Available data:
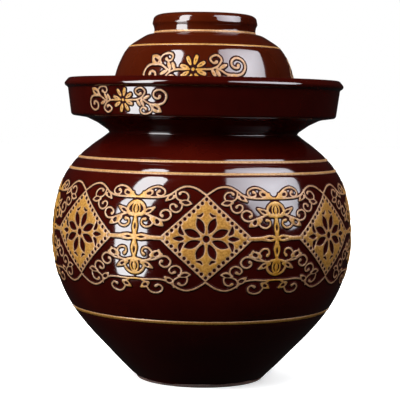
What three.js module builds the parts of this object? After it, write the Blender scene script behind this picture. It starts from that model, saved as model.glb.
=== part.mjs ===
// A water seal pickle jar of glazed stoneware, in millimetres, +Z up. It stands on z = 0 with its axis on Z.
// The jar is made in sections that are joined before firing: the lower and the upper body, the mouth collar
// and the water moat round the collar. A small lid with a knob lies on the mouth. Over it a bowl stands upside
// down in the moat, where the water round its rim keeps air out. The bowl's foot ring is its grip.

import * as THREE from "three";

// How finely the round pieces are cut
const facets = 48;
const knobFacets = 32;
const curveSteps = 12;

// The gap left between two pieces that lie on each other or stand side by side
const seatGap = 0.3;

// Jar body
const footRadius = 55;
const footChamferWidth = 2.6;
const footChamferHeight = 1.6;
const footLandWidth = 10;
const footRecess = 2.5;
const bellyRadius = 127.2;
const bellyHeight = 122;
const shoulderHeight = 86.6;
const bodyWall = 8.5;
const floorThickness = 10;
const throatDepth = 6;

// Mouth collar, which stands up inside the moat
const mouthRadius = 57.5;
const collarWall = 6.5;
const collarHeight = 48;
const collarLipRound = 2;

// Water moat, a floor on the neck round the collar and the wall that stands on it
const neckSeatWidth = 15.9;
const moatFloorThickness = 10;
const moatWaterWidth = 24.4;
const moatWall = 7;
const moatFlare = 3;
const moatRimHeight = 45.6;
const moatUndersideRise = 15;
const moatFootRound = 2.6;
const moatSeatMargin = 4;
const moatBeadHeight = 9.6;
const moatBeadBulge = 3.2;

// Inner lid
const innerLidInset = 1;
const innerLidThickness = 5;
const innerLidEdgeRound = 1.6;
const plugClearance = 2;
const plugDepth = 6;
const knobRadius = 11.5;
const knobNeckRadius = 7.5;
const knobFootRadius = 9.5;
const knobHeight = 13.5;

// Bowl, which stands upside down in the moat
const bowlCollarGap = 11;
const bowlTopRadius = 44.5;
const bowlWall = 5.8;
const knobHeadroom = 10.8;

// Foot ring of the bowl, its grip
const gripNeckRadius = 42.8;
const gripBulge = 1.7;
const gripHeight = 16.8;
const gripWidth = 9.5;

// Radii that follow from the sizes above
const collarRadius = mouthRadius + collarWall;
const neckRadius = collarRadius + neckSeatWidth;
const bowlRimRadius = collarRadius + bowlCollarGap + bowlWall;
const moatFootRadius = bowlRimRadius + moatWaterWidth + moatWall;
const moatWallRadius = moatFootRadius + moatFlare;
const innerLidRadius = collarRadius - innerLidInset;

// Heights that follow from the sizes above
const neckLevel = bellyHeight + shoulderHeight;
const mouthLevel = neckLevel + collarHeight;
const moatFloorLevel = neckLevel + moatFloorThickness;
const moatFootLevel = neckLevel + moatUndersideRise;
const moatRimLevel = neckLevel + moatRimHeight;
const innerLidLevel = mouthLevel + seatGap;
const innerLidTopLevel = innerLidLevel + innerLidThickness;
const bowlRimLevel = moatFloorLevel + seatGap;
const bowlCeilingLevel = innerLidTopLevel + knobHeight + knobHeadroom;
const bowlTopLevel = bowlCeilingLevel + bowlWall;

// Outlines, as shares of the way out from the narrow radius to the wide one, and of the height
const lowerOutlineShares = [
  [0, 0],
  [0.17, 0.1],
  [0.33, 0.2],
  [0.55, 0.34],
  [0.735, 0.48],
  [0.866, 0.62],
  [0.951, 0.765],
  [0.992, 0.9],
  [1, 1],
];
const upperOutlineShares = [
  [1, 0],
  [0.976, 0.2],
  [0.91, 0.395],
  [0.852, 0.495],
  [0.775, 0.592],
  [0.657, 0.689],
  [0.499, 0.786],
  [0.283, 0.885],
  [0.13, 0.945],
  [0, 1],
];
const bowlOutlineShares = [
  [1, 0],
  [0.978, 0.178],
  [0.93, 0.354],
  [0.851, 0.528],
  [0.777, 0.643],
  [0.672, 0.757],
  [0.598, 0.814],
  [0.493, 0.87],
  [0.325, 0.927],
  [0.124, 0.985],
  [0, 1],
];
const knobWaistShare = 0.2;
const knobCentreShare = 0.62;
const gripRoundShare = 0.42;

const glaze = new THREE.MeshStandardMaterial({ color: 0x4a1209, roughness: 0.12, metalness: 0 });

const at = (radius, height) => new THREE.Vector2(radius, height);

// A smooth curve through outline shares, with evenly spaced points.
function outlineCurve(shares, narrowRadius, wideRadius, level, height) {
  const points = shares.map(([out, up]) =>
    at(THREE.MathUtils.lerp(narrowRadius, wideRadius, out), level + height * up),
  );
  return new THREE.SplineCurve(points).getSpacedPoints(curveSteps);
}

// The curve one wall inside another, from its top down.
function insideOf(curve, wall) {
  const inset = curve.map((point, i) => {
    const before = curve[Math.max(i - 1, 0)];
    const after = curve[Math.min(i + 1, curve.length - 1)];
    const along = after.clone().sub(before).normalize();
    return at(point.x - along.y * wall, point.y + along.x * wall);
  });
  return inset.reverse();
}

// Part of a circle, between two directions in degrees from straight out.
function arc(centreRadius, centreHeight, radius, fromDegrees, toDegrees, steps = 3) {
  return Array.from({ length: steps + 1 }, (_, i) => {
    const angle = THREE.MathUtils.degToRad(THREE.MathUtils.lerp(fromDegrees, toDegrees, i / steps));
    return at(centreRadius + radius * Math.cos(angle), centreHeight + radius * Math.sin(angle));
  });
}

// Turns an outline round Z. The outline runs up its outer side, and off the axis it is closed on itself.
function turned(name, outline, steps = facets) {
  const closed = outline[0].x > 0 ? [...outline, outline[0]] : outline;
  const geometry = new THREE.LatheGeometry(closed, steps);
  geometry.rotateX(Math.PI / 2);
  const mesh = new THREE.Mesh(geometry, glaze.clone());
  mesh.name = name;
  return mesh;
}

function lowerBody() {
  const curve = outlineCurve(
    lowerOutlineShares,
    footRadius,
    bellyRadius,
    footChamferHeight,
    bellyHeight - footChamferHeight,
  );
  const inside = insideOf(curve, bodyWall).filter(
    ({ y }) => y > floorThickness + bodyWall && y < bellyHeight - bodyWall / 2,
  );
  const landRadius = footRadius - footChamferWidth;
  const recessRadius = landRadius - footLandWidth;
  const cornerRadius = inside.at(-1).x - bodyWall;
  return turned("lower_body", [
    at(0, footRecess),
    at(recessRadius - footRecess, footRecess),
    at(recessRadius, 0),
    at(landRadius, 0),
    ...curve,
    at(bellyRadius - bodyWall, bellyHeight),
    ...inside,
    at(cornerRadius, floorThickness + bodyWall / 4),
    at(cornerRadius - bodyWall, floorThickness),
    at(0, floorThickness),
  ]);
}

function upperBody() {
  const curve = outlineCurve(upperOutlineShares, neckRadius, bellyRadius, bellyHeight, shoulderHeight);
  const inside = insideOf(curve, bodyWall).filter(
    ({ x, y }) => x > collarRadius + bodyWall && y > bellyHeight + bodyWall / 2,
  );
  const throatLevel = neckLevel - throatDepth;
  return turned("upper_body", [
    ...curve,
    at(mouthRadius, neckLevel),
    at(mouthRadius + throatDepth / 4, throatLevel),
    at(collarRadius, throatLevel - throatDepth / 2),
    ...inside,
    at(bellyRadius - bodyWall, bellyHeight),
  ]);
}

function mouthCollar() {
  const lipLevel = mouthLevel - collarLipRound;
  return turned("mouth_collar", [
    at(collarRadius, neckLevel),
    ...arc(collarRadius - collarLipRound, lipLevel, collarLipRound, 0, 90),
    ...arc(mouthRadius + collarLipRound, lipLevel, collarLipRound, 90, 180),
    at(mouthRadius, neckLevel),
  ]);
}

// The straight stretch of the moat's underside, and the point of it where the wall is joined to the floor.
function moatUnderside() {
  const start = at(neckRadius + seatGap, neckLevel + moatUndersideRise / 6);
  const end = at(moatFootRadius - 2 * moatFootRound, moatFootLevel - moatFootRound / 2);
  const share = (moatFloorLevel - start.y) / (end.y - start.y);
  return { start, end, joint: start.clone().lerp(end, share) };
}

function moatFloor() {
  const innerRadius = collarRadius + seatGap;
  const { start, joint } = moatUnderside();
  return turned("moat_floor", [
    at(neckRadius, neckLevel),
    start,
    joint,
    at(innerRadius, moatFloorLevel),
    at(innerRadius, neckLevel),
  ]);
}

function moatWallRing() {
  const { end, joint } = moatUnderside();
  const footRoundCentre = moatFootRadius - moatFootRound;
  const beadRound = moatBeadHeight / 2;
  const beadFootLevel = moatRimLevel - moatBeadHeight;
  const lipRound = moatWall / 2;
  const troughRadius = moatFootRadius - moatWall;
  const troughLevel = moatFootLevel + moatWall;
  return turned("moat_wall", [
    joint,
    end,
    ...arc(footRoundCentre, moatFootLevel + moatFootRound, moatFootRound, -60, 0),
    at(moatWallRadius, beadFootLevel - beadRound / 4),
    ...arc(moatWallRadius + moatBeadBulge - beadRound, moatRimLevel - beadRound, beadRound, -45, 90, 6),
    ...arc(moatWallRadius - lipRound, moatRimLevel - lipRound, lipRound, 90, 180),
    at(troughRadius, troughLevel + lipRound),
    at(troughRadius - lipRound, troughLevel),
    at(bowlRimRadius + moatSeatMargin, moatFloorLevel),
  ]);
}

function innerLidDisc() {
  const plugRadius = mouthRadius - plugClearance;
  const plugLevel = innerLidLevel - plugDepth;
  const edge = innerLidEdgeRound;
  return turned("inner_lid_disc", [
    at(0, plugLevel),
    at(plugRadius - edge, plugLevel),
    at(plugRadius, plugLevel + edge),
    at(plugRadius, innerLidLevel),
    at(innerLidRadius, innerLidLevel),
    ...arc(innerLidRadius - edge, innerLidTopLevel - edge, edge, 0, 90),
    at(0, innerLidTopLevel),
  ]);
}

function innerLidKnob() {
  const centreLevel = innerLidTopLevel + knobHeight * knobCentreShare;
  const halfHeight = knobHeight * (1 - knobCentreShare);
  const head = arc(0, 0, 1, -40, 90, 5).map(({ x, y }) => at(knobRadius * x, centreLevel + halfHeight * y));
  head.at(-1).x = 0;
  return turned(
    "inner_lid_knob",
    [
      at(0, innerLidTopLevel),
      at(knobFootRadius, innerLidTopLevel),
      at(knobNeckRadius, innerLidTopLevel + knobHeight * knobWaistShare),
      ...head,
    ],
    knobFacets,
  );
}

function lidBowl() {
  const curve = outlineCurve(
    bowlOutlineShares,
    bowlTopRadius,
    bowlRimRadius,
    bowlRimLevel,
    bowlTopLevel - bowlRimLevel,
  );
  const inside = insideOf(curve, bowlWall).filter(
    ({ y }) => y > bowlRimLevel + bowlWall / 4 && y < bowlCeilingLevel - bowlWall / 8,
  );
  return turned("lid_bowl", [
    at(0, bowlCeilingLevel),
    at(inside[0].x - bowlWall, bowlCeilingLevel),
    ...inside,
    at(bowlRimRadius - bowlWall, bowlRimLevel),
    ...curve,
    at(0, bowlTopLevel),
  ]);
}

function lidFootRing() {
  const widestRadius = gripNeckRadius + gripBulge;
  const innerRadius = widestRadius - gripWidth;
  const topLevel = bowlTopLevel + gripHeight;
  const outerRound = gripWidth * gripRoundShare;
  const innerRound = outerRound / 2;
  return turned("lid_foot_ring", [
    at(gripNeckRadius + gripBulge / 3, bowlTopLevel),
    at(gripNeckRadius, bowlTopLevel + gripHeight / 4),
    at(widestRadius, bowlTopLevel + gripHeight / 2),
    at(gripNeckRadius + gripBulge / 3, topLevel - outerRound),
    at(gripNeckRadius - gripBulge / 3, topLevel - outerRound / 3),
    at(gripNeckRadius - outerRound, topLevel),
    at(innerRadius + innerRound, topLevel),
    at(innerRadius, topLevel - innerRound),
    at(innerRadius, bowlTopLevel),
  ]);
}

const jar = new THREE.Group();
jar.add(lowerBody(), upperBody(), mouthCollar(), moatFloor(), moatWallRing());

const innerLid = new THREE.Group();
innerLid.add(innerLidDisc(), innerLidKnob());

const outerLid = new THREE.Group();
outerLid.add(lidBowl(), lidFootRing());

const waterSealJar = new THREE.Group();
waterSealJar.add(jar, innerLid, outerLid);

export default waterSealJar;
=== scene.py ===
# The looks of a glazed water seal pickle jar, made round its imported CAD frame.
# Shapes are worked out in millimetres, and their meshes are made in metres. Angles round the jar are
# counted from its front, which is -Y, towards +X.

import math

import bpy
import numpy as np
from mathutils import Matrix, Vector, geometry


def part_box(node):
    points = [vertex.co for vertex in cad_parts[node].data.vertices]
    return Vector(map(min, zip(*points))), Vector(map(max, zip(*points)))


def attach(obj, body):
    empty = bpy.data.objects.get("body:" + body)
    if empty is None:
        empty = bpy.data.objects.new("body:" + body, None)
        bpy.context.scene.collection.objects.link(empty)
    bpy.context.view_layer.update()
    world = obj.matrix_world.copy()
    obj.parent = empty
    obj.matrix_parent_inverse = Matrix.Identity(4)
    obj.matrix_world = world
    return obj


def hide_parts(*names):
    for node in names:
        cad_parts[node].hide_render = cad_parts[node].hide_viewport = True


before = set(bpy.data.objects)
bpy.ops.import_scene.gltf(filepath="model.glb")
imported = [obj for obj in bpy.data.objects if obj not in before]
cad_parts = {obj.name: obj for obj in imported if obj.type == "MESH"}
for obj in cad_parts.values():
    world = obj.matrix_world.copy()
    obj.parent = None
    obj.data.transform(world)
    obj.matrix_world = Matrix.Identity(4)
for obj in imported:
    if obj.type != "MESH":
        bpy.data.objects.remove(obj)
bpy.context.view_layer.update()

millimetre = 0.001
# How finely turned bodies, splines and rounds are cut
turn_steps = 192
spline_steps = 16
round_step = math.radians(9)


# Sizes that the frame gives

def sizes(node):
    """The largest radius of a CAD node, its lowest height and its greatest one, in mm."""
    low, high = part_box(node)
    return [metres / millimetre for metres in (high.x, low.z, high.z)]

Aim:
In the listing above, locate the line containing "const waterSealJar = new THREE.Group();" and the line containing "# Sizes that the frame gives". Transcribe those two lines and everything between them, exactly as written.

Answer to this problem:
const waterSealJar = new THREE.Group();
waterSealJar.add(jar, innerLid, outerLid);

export default waterSealJar;
=== scene.py ===
# The looks of a glazed water seal pickle jar, made round its imported CAD frame.
# Shapes are worked out in millimetres, and their meshes are made in metres. Angles round the jar are
# counted from its front, which is -Y, towards +X.

import math

import bpy
import numpy as np
from mathutils import Matrix, Vector, geometry


def part_box(node):
    points = [vertex.co for vertex in cad_parts[node].data.vertices]
    return Vector(map(min, zip(*points))), Vector(map(max, zip(*points)))


def attach(obj, body):
    empty = bpy.data.objects.get("body:" + body)
    if empty is None:
        empty = bpy.data.objects.new("body:" + body, None)
        bpy.context.scene.collection.objects.link(empty)
    bpy.context.view_layer.update()
    world = obj.matrix_world.copy()
    obj.parent = empty
    obj.matrix_parent_inverse = Matrix.Identity(4)
    obj.matrix_world = world
    return obj


def hide_parts(*names):
    for node in names:
        cad_parts[node].hide_render = cad_parts[node].hide_viewport = True


before = set(bpy.data.objects)
bpy.ops.import_scene.gltf(filepath="model.glb")
imported = [obj for obj in bpy.data.objects if obj not in before]
cad_parts = {obj.name: obj for obj in imported if obj.type == "MESH"}
for obj in cad_parts.values():
    world = obj.matrix_world.copy()
    obj.parent = None
    obj.data.transform(world)
    obj.matrix_world = Matrix.Identity(4)
for obj in imported:
    if obj.type != "MESH":
        bpy.data.objects.remove(obj)
bpy.context.view_layer.update()

millimetre = 0.001
# How finely turned bodies, splines and rounds are cut
turn_steps = 192
spline_steps = 16
round_step = math.radians(9)


# Sizes that the frame gives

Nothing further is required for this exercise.